▶ **GIVEN TASK**
Your task is to print every entry below exactly as given.

▶ **Entries taken from a collection**
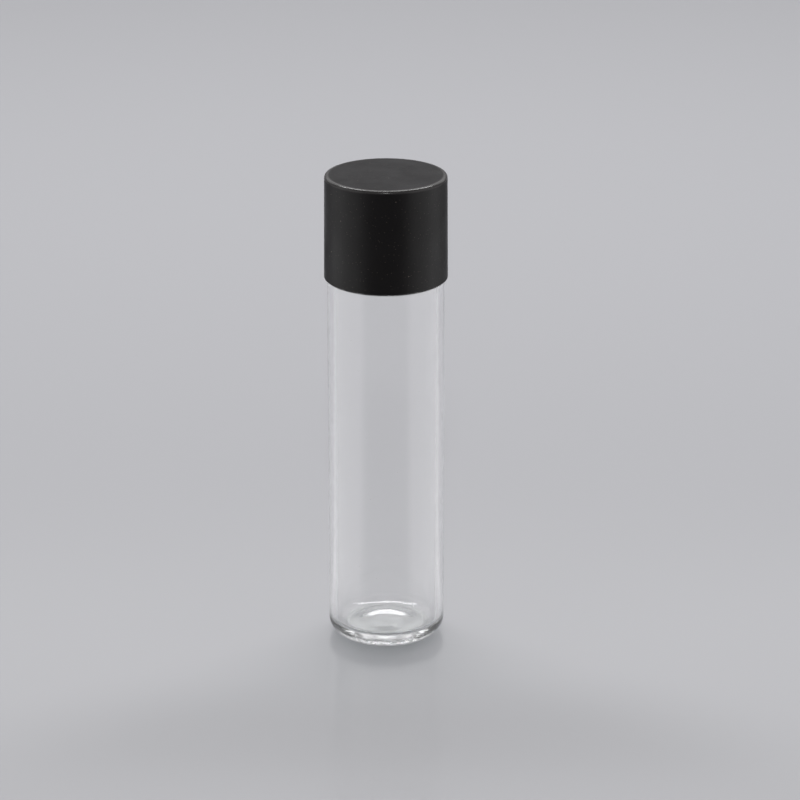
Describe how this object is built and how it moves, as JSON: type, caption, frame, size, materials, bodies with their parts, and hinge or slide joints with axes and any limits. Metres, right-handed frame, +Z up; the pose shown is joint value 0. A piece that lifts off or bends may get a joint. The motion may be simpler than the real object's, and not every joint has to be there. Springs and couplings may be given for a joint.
{
  "type": "glass sample vial",
  "caption": "Clear glass sample vial with a round heel, a push-up base and a threaded neck, closed by a tall smooth black screw cap that holds a soft sealing liner.",
  "frame": {"origin": "centre of the foot, on the plane that the vial stands on", "axes": "+Z up along the vial's axis, towards the cap; X and Y level"},
  "size_m": [0.0178, 0.0178, 0.0704],
  "materials": {
    "clear_glass": "clear, smooth drawn tube with a fire-polished rim",
    "black_plastic": "satin moulded plastic with a fine grain",
    "white_foam": "matt foamed polyethylene sheet"
  },
  "bodies": {
    "vial": {"glass_vial": "clear_glass"},
    "liner": {"cap_liner": "white_foam"},
    "cap": {"screw_cap": "black_plastic"}
  },
  "joints": [
    {"name": "cap_lift", "type": "slide", "parent": "vial", "child": "liner", "axis": [0, 0, 1], "range_m": [0, 0.00363]},
    {"name": "cap_turn", "type": "hinge", "parent": "liner", "child": "cap", "pos_m": [0, 0, 0.0684], "axis": [0, 0, 1], "range_deg": [0, 720]}
  ],
  "couplings": [
    {"joint": "cap_turn", "follows": "cap_lift", "rad_per_m": 3463.7}
  ]
}
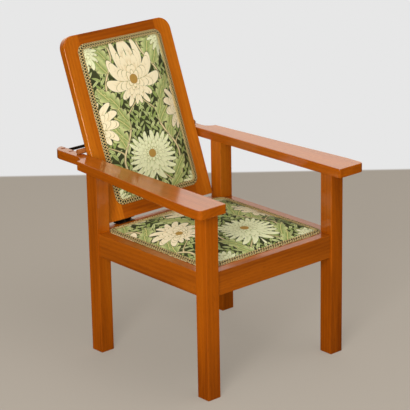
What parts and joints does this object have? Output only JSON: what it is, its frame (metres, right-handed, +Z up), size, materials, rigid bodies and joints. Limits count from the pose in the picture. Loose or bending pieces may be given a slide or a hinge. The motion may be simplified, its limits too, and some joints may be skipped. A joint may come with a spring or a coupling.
{
  "type": "reclining armchair",
  "caption": "Mission style wooden armchair with broad flat arms, an upholstered seat, and a hinged upholstered back that leans on a loose rod in notches of the arms.",
  "frame": {"origin": "on the floor under the middle of the chair's bounding box", "axes": "+Z up, the chair faces -Y, and left in a node's name means -X, the left seen from in front"},
  "size_m": [0.648, 0.7765, 0.9427],
  "materials": {
    "varnished_wood": "deep glossy varnish, straight grain",
    "rod_wood": "satin varnish",
    "plain_wood": "unfinished",
    "black_steel": "blackened, low sheen",
    "hinge_steel": "dark bronzed",
    "bright_steel": "plated",
    "webbing": "woven jute strap",
    "stuffing": "layered hair and cotton felt",
    "printed_cloth": "woven cotton and linen with a printed botanical pattern",
    "braid": "twisted gimp braid",
    "dark_cloth": "plain black cambric, tacked",
    "hessian": "coarse weave"
  },
  "bodies": {
    "frame": {"front_leg_left": "varnished_wood", "front_leg_right": "varnished_wood", "rear_leg_left": "varnished_wood", "rear_leg_right": "varnished_wood", "front_rail": "varnished_wood", "rear_rail": "varnished_wood", "side_rail_left": "varnished_wood", "side_rail_right": "varnished_wood", "arm_left": "varnished_wood", "arm_right": "varnished_wood", "arm_dowels": "plain_wood", "tie_rod": "black_steel", "corner_blocks": "plain_wood", "corner_block_screws": "bright_steel", "seat_webbing_across": "webbing", "seat_webbing_lengthwise": "webbing", "seat_base_cloth": "hessian", "seat_padding": "stuffing", "seat_cover": "printed_cloth", "seat_gimp": "braid", "seat_dust_cloth": "dark_cloth", "dust_cloth_tacks": "black_steel", "hinge_leaves_lower": "hinge_steel", "hinge_screws_lower": "bright_steel"},
    "hinge_pins": {"hinge_pins": "hinge_steel"},
    "back": {"back_stile_left": "varnished_wood", "back_stile_right": "varnished_wood", "back_top_rail": "varnished_wood", "back_bottom_rail": "varnished_wood", "back_webbing_across": "webbing", "back_webbing_upright": "webbing", "back_base_cloth": "hessian", "back_padding": "stuffing", "back_cover": "printed_cloth", "back_gimp": "braid", "back_rear_cloth": "printed_cloth", "back_rear_gimp": "braid", "hinge_leaves_upper": "hinge_steel", "hinge_screws_upper": "bright_steel"},
    "rod": {"support_rod": "rod_wood"}
  },
  "joints": [
    {"name": "back_recline", "type": "hinge", "parent": "frame", "child": "hinge_pins", "pos_m": [0, 0.19065, 0.389], "axis": [-1, 0, 0], "range_deg": [0, 16.33]},
    {"name": "back_fold", "type": "hinge", "parent": "hinge_pins", "child": "back", "pos_m": [0, 0.19065, 0.389], "axis": [-1, 0, 0], "range_deg": [-20.6, 0]},
    {"name": "rod_shift", "type": "slide", "parent": "hinge_pins", "child": "rod", "axis": [0, 0.3518, 0.9361], "range_m": [0, 0.0417]}
  ],
  "couplings": [
    {"joint": "rod_shift", "follows": "back_recline", "m_per_rad": 0.14632}
  ]
}
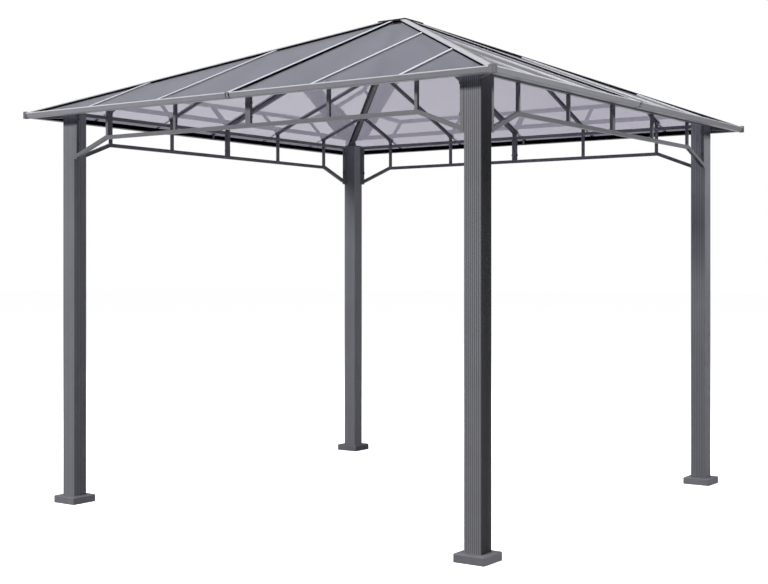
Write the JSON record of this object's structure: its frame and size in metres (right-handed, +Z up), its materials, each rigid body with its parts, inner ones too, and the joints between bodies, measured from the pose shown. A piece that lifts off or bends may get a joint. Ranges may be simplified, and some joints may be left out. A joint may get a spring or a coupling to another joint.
{
  "type": "metal garden gazebo",
  "caption": "Square open-sided garden gazebo with fluted metal posts, lattice trusses and a pyramid roof of smoked clear panels on rafters.",
  "frame": {"origin": "on the ground at the centre of the footprint", "axes": "+Z up, +X to the right and +Y to the back; the front is at -Y and all four sides are alike"},
  "size_m": [3, 3, 2.7322],
  "materials": {
    "post_paint": "satin anthracite powder coat",
    "truss_paint": "satin anthracite powder coat",
    "rafter_paint": "satin anthracite powder coat",
    "bracket_steel": "satin black coat",
    "fascia_paint": "satin grey powder coat",
    "hip_trim": "satin grey powder coat",
    "joint_trim": "satin grey powder coat",
    "cap_paint": "fine textured, black",
    "corner_plastic": "fine textured, dark grey",
    "base_plastic": "fine textured, near black",
    "panel_glazing": "smoked, clear, glossy"
  },
  "bodies": {
    "root": {"post_front_left": "post_paint", "post_front_right": "post_paint", "post_back_right": "post_paint", "post_back_left": "post_paint", "base_front_left": "base_plastic", "base_front_right": "base_plastic", "base_back_right": "base_plastic", "base_back_left": "base_plastic", "truss_front_left": "truss_paint", "truss_front_right": "truss_paint", "truss_right_front": "truss_paint", "truss_right_back": "truss_paint", "truss_back_right": "truss_paint", "truss_back_left": "truss_paint", "truss_left_back": "truss_paint", "truss_left_front": "truss_paint", "hip_rafter_front_left": "rafter_paint", "hip_rafter_front_right": "rafter_paint", "hip_rafter_back_right": "rafter_paint", "hip_rafter_back_left": "rafter_paint", "rafters_front": "rafter_paint", "rafters_right": "rafter_paint", "rafters_back": "rafter_paint", "rafters_left": "rafter_paint", "roof_panels_front": "panel_glazing", "roof_panels_right": "panel_glazing", "roof_panels_back": "panel_glazing", "roof_panels_left": "panel_glazing", "joint_covers_front": "joint_trim", "joint_covers_right": "joint_trim", "joint_covers_back": "joint_trim", "joint_covers_left": "joint_trim", "hip_cover_front_left": "hip_trim", "hip_cover_front_right": "hip_trim", "hip_cover_back_right": "hip_trim", "hip_cover_back_left": "hip_trim", "fascia_front": "fascia_paint", "fascia_right": "fascia_paint", "fascia_back": "fascia_paint", "fascia_left": "fascia_paint", "post_brackets": "bracket_steel", "corner_connectors": "corner_plastic", "fascia_joints": "corner_plastic", "apex_hub": "rafter_paint", "apex_cap": "cap_paint"}
  },
  "joints": []
}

▶ **RESPONSE TO THE EXERCISE**
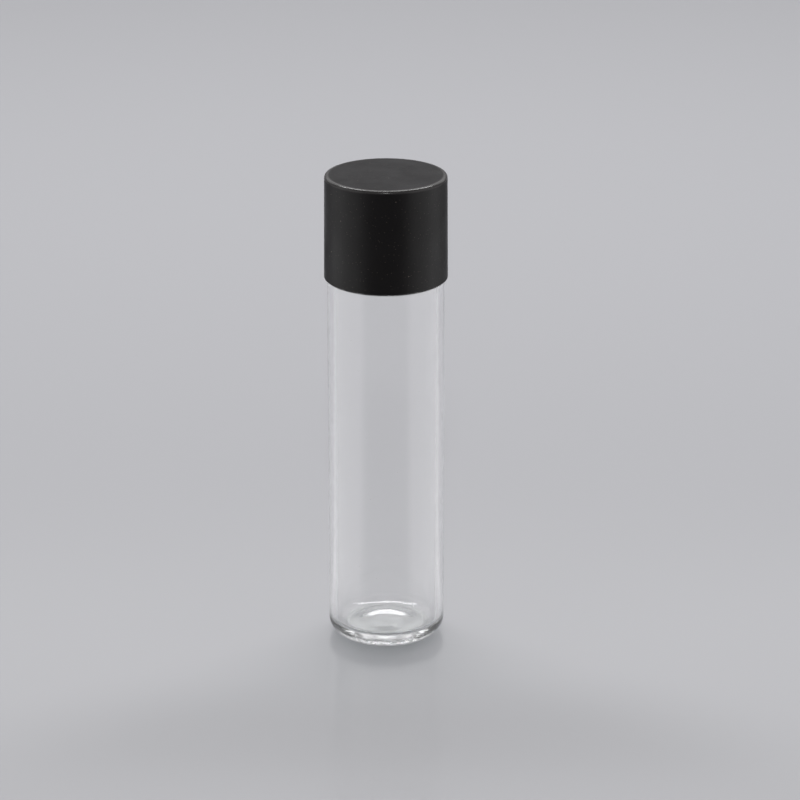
Describe how this object is built and how it moves, as JSON: type, caption, frame, size, materials, bodies with their parts, and hinge or slide joints with axes and any limits. Metres, right-handed frame, +Z up; the pose shown is joint value 0. A piece that lifts off or bends may get a joint. The motion may be simpler than the real object's, and not every joint has to be there. Springs and couplings may be given for a joint.
{
  "type": "glass sample vial",
  "caption": "Clear glass sample vial with a round heel, a push-up base and a threaded neck, closed by a tall smooth black screw cap that holds a soft sealing liner.",
  "frame": {"origin": "centre of the foot, on the plane that the vial stands on", "axes": "+Z up along the vial's axis, towards the cap; X and Y level"},
  "size_m": [0.0178, 0.0178, 0.0704],
  "materials": {
    "clear_glass": "clear, smooth drawn tube with a fire-polished rim",
    "black_plastic": "satin moulded plastic with a fine grain",
    "white_foam": "matt foamed polyethylene sheet"
  },
  "bodies": {
    "vial": {"glass_vial": "clear_glass"},
    "liner": {"cap_liner": "white_foam"},
    "cap": {"screw_cap": "black_plastic"}
  },
  "joints": [
    {"name": "cap_lift", "type": "slide", "parent": "vial", "child": "liner", "axis": [0, 0, 1], "range_m": [0, 0.00363]},
    {"name": "cap_turn", "type": "hinge", "parent": "liner", "child": "cap", "pos_m": [0, 0, 0.0684], "axis": [0, 0, 1], "range_deg": [0, 720]}
  ],
  "couplings": [
    {"joint": "cap_turn", "follows": "cap_lift", "rad_per_m": 3463.7}
  ]
}
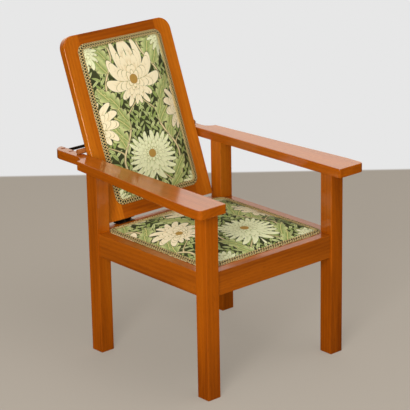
What parts and joints does this object have? Output only JSON: what it is, its frame (metres, right-handed, +Z up), size, materials, rigid bodies and joints. Limits count from the pose in the picture. Loose or bending pieces may be given a slide or a hinge. The motion may be simplified, its limits too, and some joints may be skipped. A joint may come with a spring or a coupling.
{
  "type": "reclining armchair",
  "caption": "Mission style wooden armchair with broad flat arms, an upholstered seat, and a hinged upholstered back that leans on a loose rod in notches of the arms.",
  "frame": {"origin": "on the floor under the middle of the chair's bounding box", "axes": "+Z up, the chair faces -Y, and left in a node's name means -X, the left seen from in front"},
  "size_m": [0.648, 0.7765, 0.9427],
  "materials": {
    "varnished_wood": "deep glossy varnish, straight grain",
    "rod_wood": "satin varnish",
    "plain_wood": "unfinished",
    "black_steel": "blackened, low sheen",
    "hinge_steel": "dark bronzed",
    "bright_steel": "plated",
    "webbing": "woven jute strap",
    "stuffing": "layered hair and cotton felt",
    "printed_cloth": "woven cotton and linen with a printed botanical pattern",
    "braid": "twisted gimp braid",
    "dark_cloth": "plain black cambric, tacked",
    "hessian": "coarse weave"
  },
  "bodies": {
    "frame": {"front_leg_left": "varnished_wood", "front_leg_right": "varnished_wood", "rear_leg_left": "varnished_wood", "rear_leg_right": "varnished_wood", "front_rail": "varnished_wood", "rear_rail": "varnished_wood", "side_rail_left": "varnished_wood", "side_rail_right": "varnished_wood", "arm_left": "varnished_wood", "arm_right": "varnished_wood", "arm_dowels": "plain_wood", "tie_rod": "black_steel", "corner_blocks": "plain_wood", "corner_block_screws": "bright_steel", "seat_webbing_across": "webbing", "seat_webbing_lengthwise": "webbing", "seat_base_cloth": "hessian", "seat_padding": "stuffing", "seat_cover": "printed_cloth", "seat_gimp": "braid", "seat_dust_cloth": "dark_cloth", "dust_cloth_tacks": "black_steel", "hinge_leaves_lower": "hinge_steel", "hinge_screws_lower": "bright_steel"},
    "hinge_pins": {"hinge_pins": "hinge_steel"},
    "back": {"back_stile_left": "varnished_wood", "back_stile_right": "varnished_wood", "back_top_rail": "varnished_wood", "back_bottom_rail": "varnished_wood", "back_webbing_across": "webbing", "back_webbing_upright": "webbing", "back_base_cloth": "hessian", "back_padding": "stuffing", "back_cover": "printed_cloth", "back_gimp": "braid", "back_rear_cloth": "printed_cloth", "back_rear_gimp": "braid", "hinge_leaves_upper": "hinge_steel", "hinge_screws_upper": "bright_steel"},
    "rod": {"support_rod": "rod_wood"}
  },
  "joints": [
    {"name": "back_recline", "type": "hinge", "parent": "frame", "child": "hinge_pins", "pos_m": [0, 0.19065, 0.389], "axis": [-1, 0, 0], "range_deg": [0, 16.33]},
    {"name": "back_fold", "type": "hinge", "parent": "hinge_pins", "child": "back", "pos_m": [0, 0.19065, 0.389], "axis": [-1, 0, 0], "range_deg": [-20.6, 0]},
    {"name": "rod_shift", "type": "slide", "parent": "hinge_pins", "child": "rod", "axis": [0, 0.3518, 0.9361], "range_m": [0, 0.0417]}
  ],
  "couplings": [
    {"joint": "rod_shift", "follows": "back_recline", "m_per_rad": 0.14632}
  ]
}
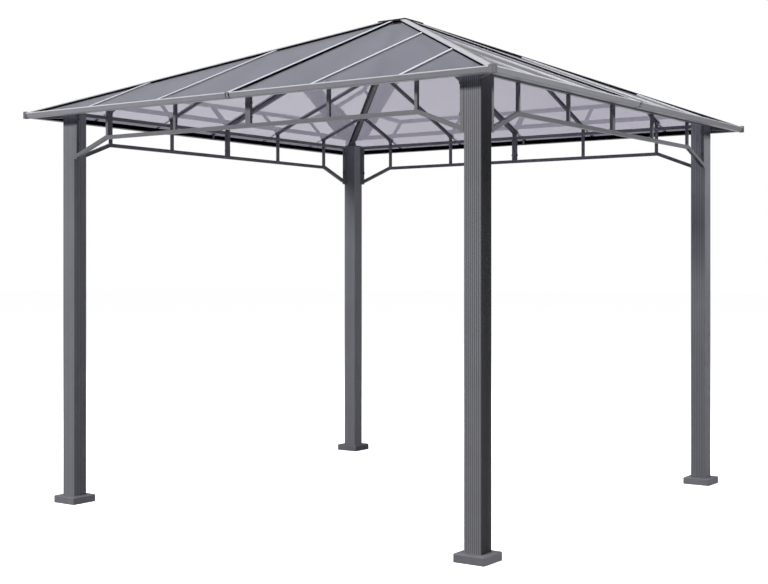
Write the JSON record of this object's structure: its frame and size in metres (right-handed, +Z up), its materials, each rigid body with its parts, inner ones too, and the joints between bodies, measured from the pose shown. A piece that lifts off or bends may get a joint. Ranges may be simplified, and some joints may be left out. A joint may get a spring or a coupling to another joint.
{
  "type": "metal garden gazebo",
  "caption": "Square open-sided garden gazebo with fluted metal posts, lattice trusses and a pyramid roof of smoked clear panels on rafters.",
  "frame": {"origin": "on the ground at the centre of the footprint", "axes": "+Z up, +X to the right and +Y to the back; the front is at -Y and all four sides are alike"},
  "size_m": [3, 3, 2.7322],
  "materials": {
    "post_paint": "satin anthracite powder coat",
    "truss_paint": "satin anthracite powder coat",
    "rafter_paint": "satin anthracite powder coat",
    "bracket_steel": "satin black coat",
    "fascia_paint": "satin grey powder coat",
    "hip_trim": "satin grey powder coat",
    "joint_trim": "satin grey powder coat",
    "cap_paint": "fine textured, black",
    "corner_plastic": "fine textured, dark grey",
    "base_plastic": "fine textured, near black",
    "panel_glazing": "smoked, clear, glossy"
  },
  "bodies": {
    "root": {"post_front_left": "post_paint", "post_front_right": "post_paint", "post_back_right": "post_paint", "post_back_left": "post_paint", "base_front_left": "base_plastic", "base_front_right": "base_plastic", "base_back_right": "base_plastic", "base_back_left": "base_plastic", "truss_front_left": "truss_paint", "truss_front_right": "truss_paint", "truss_right_front": "truss_paint", "truss_right_back": "truss_paint", "truss_back_right": "truss_paint", "truss_back_left": "truss_paint", "truss_left_back": "truss_paint", "truss_left_front": "truss_paint", "hip_rafter_front_left": "rafter_paint", "hip_rafter_front_right": "rafter_paint", "hip_rafter_back_right": "rafter_paint", "hip_rafter_back_left": "rafter_paint", "rafters_front": "rafter_paint", "rafters_right": "rafter_paint", "rafters_back": "rafter_paint", "rafters_left": "rafter_paint", "roof_panels_front": "panel_glazing", "roof_panels_right": "panel_glazing", "roof_panels_back": "panel_glazing", "roof_panels_left": "panel_glazing", "joint_covers_front": "joint_trim", "joint_covers_right": "joint_trim", "joint_covers_back": "joint_trim", "joint_covers_left": "joint_trim", "hip_cover_front_left": "hip_trim", "hip_cover_front_right": "hip_trim", "hip_cover_back_right": "hip_trim", "hip_cover_back_left": "hip_trim", "fascia_front": "fascia_paint", "fascia_right": "fascia_paint", "fascia_back": "fascia_paint", "fascia_left": "fascia_paint", "post_brackets": "bracket_steel", "corner_connectors": "corner_plastic", "fascia_joints": "corner_plastic", "apex_hub": "rafter_paint", "apex_cap": "cap_paint"}
  },
  "joints": []
}